BIG BANG HEALTH FESTIVAL
DIGITALER GIPFEL
Im Essener Colosseum trafen sich Protagonisten des digitalen Gesundheitswesens und diskutierten darüber, was künftig alles möglich werden könnte.
TEXT: MAIKE GRÖNEWEG/LUTZ ZIMMERMANN
FOTOS: OFFENBLENDE/ANDREJ/SASCHA/RAVI
Geschätzte Lesezeit: 4 Minuten
Worum geht es, wenn bei einer Veranstaltung Begriffe fallen wie „Cloud“, „Digital Patient Journey“, „Tech Humanism“ oder „Gender Data Gap“? Richtig, um nichts weniger als um die „Zukunft der Medizin“. So war der zweite Big Bang Health überschrieben, auf dem sich Mediziner, Forschende, Studierende, Medizininteressierte und Startups aus dem Gesundheitswesen im Essener Colosseum-Theater zusammenfanden.
Beim Blick in die Zukunft der Medizin wird oft übersehen, wie real schon heute Digitalisierung in Prävention, Diagnose, Therapie und Rehabilitation ist. Auch dafür gab es auf dem Big Bang Health viele anschauliche Beispiele.
Digitalisierung tötet
„Digitalisierung tötet – Deinen Krebs“. So lautet das Motto von yeswecan!cer. Das Netzwerk, gegründet vom ehemaligen TV-Produzenten Jörg Hoppe, könnte man auch als digitale Selbsthilfegruppe bezeichnen. Hoppe selbst war vor Jahren an Krebs erkrankt, erlebte eine falsche Diagnose, lähmende Bürokratie, nicht stattfindende Kommunikation und suchte nach Menschen, die sein Leid teilten.
Als er nicht fündig wurde, gründete er „das Tinder für Krebspatienten“. Seitdem wächst der Kreis an Patienten und Angehörigen, die sich in der App vernetzen. Und es wachsen die Aktivitäten von yeswecan!cer, um der Digitalisierung in der Krebsbekämpfung Beine zu machen. Digitalisierung, so die Überzeugung der Initiative, schafft zum Beispiel Chancengleichheit für alle Krebspatienten, da die Qualität der Behandlung nicht von regionalen Unterschieden in der Versorgung abhängen muss.
Längst ist zudem klar: Je mehr Daten über Krebskranke und Krebstherapien verfügbar sind, desto zielgenauer können Früherkennung und Diagnosen erfolgen und desto eher kommen personifizierte Therapien auf den Weg.
Smarte Medizin
Wie Daten die Gesundheitsversorgung verbessern können – darum ging es auch in mehreren Talks über Künstliche Intelligenz (KI). Allerdings sind es weniger ChatGPT, Bard und Co, die Einzug ins Gesundheitswesen halten werden. Google-Experte Dr. Stefan Ebener sieht dort vor allem Experten-KI-Modelle im Einsatz.

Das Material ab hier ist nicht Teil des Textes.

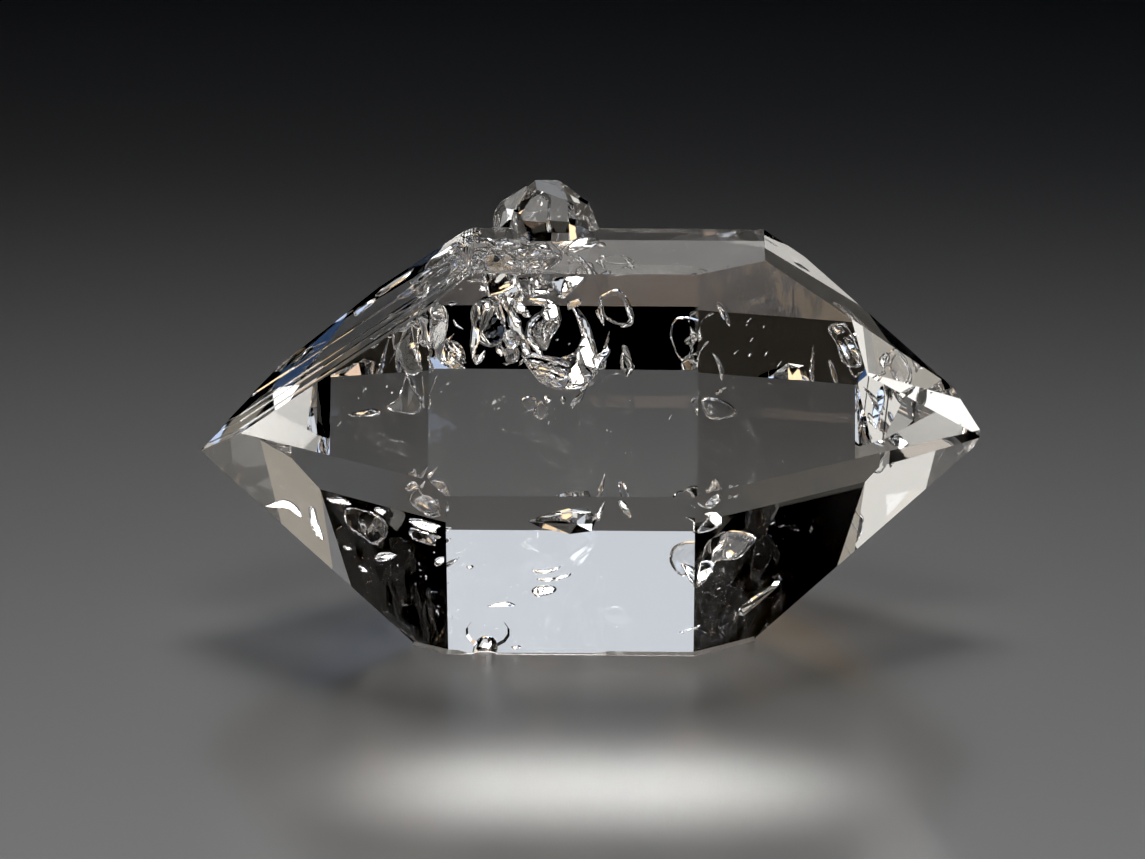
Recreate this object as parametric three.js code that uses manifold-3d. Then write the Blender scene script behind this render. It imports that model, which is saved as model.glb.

„Das sind kleinere Modelle, die hochspezialisiert für konkrete Anwendungsfälle trainiert werden“, sagt er. Dr. Anke Diehl, Chief Transformation Officer der Universitätsmedizin Essen, spricht von einem geschlossenen Ökosystem mit eigenen Patientendaten, das am Uniklinikum bereits genutzt wird – beispielsweise, um Tumorvolumen zu berechnen. Der Vorteil des „eigenen“ Modells: keine Probleme mit Datenschutz und Urheberrecht.
Dafür ist die vorhandene Datenmenge momentan noch geringer und die Ergebnisse somit nicht ganz so genau wie die größerer Systeme. Und so lautet das Gesamtfazit der KI-Interessierten an diesem Tag: Datenschutz ist wertvoll, bremst aber auch aus. Eine vernünftige Lösung muss her, um mehr Daten sicher nutzen zu können.
Doktor TikTok
Auch das ein oder andere bekannte Gesicht ließ sich blicken, zum Beispiel Felix Berndt alias Doc Felix, Arzt und Influencer mit mehr als einer Million Followern in den sozialen Medien. „Ich fand schon im Medizinstudium schade, dass sich alles um Krankheit dreht und so wenig um Gesundheit. In meinen Praktika habe ich dann erlebt, dass ich auch meine Patienten nicht wirklich von einem gesunden Lebensstil überzeugen konnte“, erzählt Berndt im Saal des Collosseum-Theaters.
Vor acht oder neun Jahren habe er sich dann auf Instagram angemeldet und festgestellt: Wenn Influencer ohne medizinische Ausbildung Tipps für mehr Bewegung oder gesünderes Essen geben, hören die Follower zu. Also hat Berndt beides miteinander vereint. Bis heute frage er sich, warum Menschen Influencern mehr Glauben schenken als ihren Ärztinnen und Ärzten – und wie man sich diese Diskrepanz zunutze machen kann.
Er selbst hat mit seinen Videos einen Weg gefunden. Berndt: „Neulich hat mir eine Followerin erzählt, dass sie wegen eines Videos von mir mit dem Rauchen aufgehört hat.“ Und so zeigt sich einmal mehr, dass die Zukunft der Medizin digital ist.